その後、亀田住民とアイヌとの関係悪化の歴史や、箱館の港としての発展があって、箱館港が徐々に発展していくことになります。
さて、箱館の「水」については、その後、『地蔵町にあった、唯一豊富に湧き出す高田屋の掘り抜き井戸に集まり、これを汲み取った』ということが、「函館市地域資料アーカイブ」の記述にもあります。
また、「亀田川」の支流として、函館湾に注ぐよう設計された「願乗寺川」ができ、その水が使われるようになりますが、疫病などが発生したため、元の水路に戻されることにもなりました。
やはり、箱館は「水」の問題が切実だったようです。
やがて、明治に入ってからは、「元町配水場」が完成して、付近の住民には水の心配がなくなりました。ここは、日本人が設計した最古の配水場ですが、現在でもたくましく可動中です。
最後に、函館観光リピーターさんへの豆知識
前回は、「函館のカニの選び方」について」書きましたので、今回は「函館のカニの釣り方」について書きます。
「えーっ!毛ガニ釣れるのぉ~?」「どの店でぇ~?」と思いましたね。
お店とは、違いますよ。そして、釣れるのは「毛ガニ」ではなく「クリガニ」と呼ばれるもので、場所も函館湾内で釣ります。
「クリガニ」は「毛ガニ」の親戚の様な形をしていますが、毛ガニより小型で、函館では「カニ汁」にして食べることが多いようです。
実は、筆者も昔「新島襄海外渡航の地碑」の辺りで「クリガニ」を良く釣りました。多い時は、半日で数匹釣りました。
※カニは、生きているときは1匹、2匹と数え、商品になったら1杯、2杯と数えるそうです。

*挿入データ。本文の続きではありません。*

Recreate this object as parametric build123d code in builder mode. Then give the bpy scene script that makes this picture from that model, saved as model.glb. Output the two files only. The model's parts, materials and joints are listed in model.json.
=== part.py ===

そして、数年前でも「緑の島」で、「クリガニ」を息子が簡単に釣りましたので、今でも釣れます。
さて、問題はどうやって釣るかですが・・。
釣り具なんて立派なものはいりません。(専門の、毛ガニ用の漁師さんが使う網の付いた道具とは違います。)
「20mくらいの綿糸」に重りの「小石」を先につけ、その先の方に「スルメの足」をくくり付けるだけです。
「何それ~」と言われそうですが、それだけです。
仕掛けが出来たならば、岸壁に行き、小石をくるくる回して、投げ釣りのように10数m先の海面に「ぽちゃん」と落とし、後は、数分待ちます。
そして、すっと引いてみて、「ぐっ」と手ごたえがあり、綿糸が来なかったら・・「クリガニ」が釣れています。
それを、徐々に「ゆっくり、ゆっくり」引いて行くと、すーっと綿糸が動きますので手繰り寄せます。
すると、餌のスルメの足には「クリガニ」が、バンザイしたような格好でハサミでしっかりしがみついているはずです。
慌てずに、ゆっくり、ゆっくり海中から上げると・・「クリガニ」は釣れます。
釣れた「クリガニ」を扱うときは、軍手があれば安心です。
観光客の方は調理できませんので、キャッチ・アンド・リリースでよろしいかと。
そして、釣りの時期ですが、春からできます。冬でも釣れると思いますが、多分、寒くて辛いですよ。そうまでして、釣るカニではないと思います。
釣り場は、先程の「新島襄海外渡航の地碑」の辺りか「緑の島」辺りが、安全で最適です。
釣り方が原始的なので、釣れた時は多分、縄文人の喜びが味わえます。
釣りをしている姿自体は、ちょっと手持無沙汰ですが、是非「隠れたブーム」にして楽しんでください。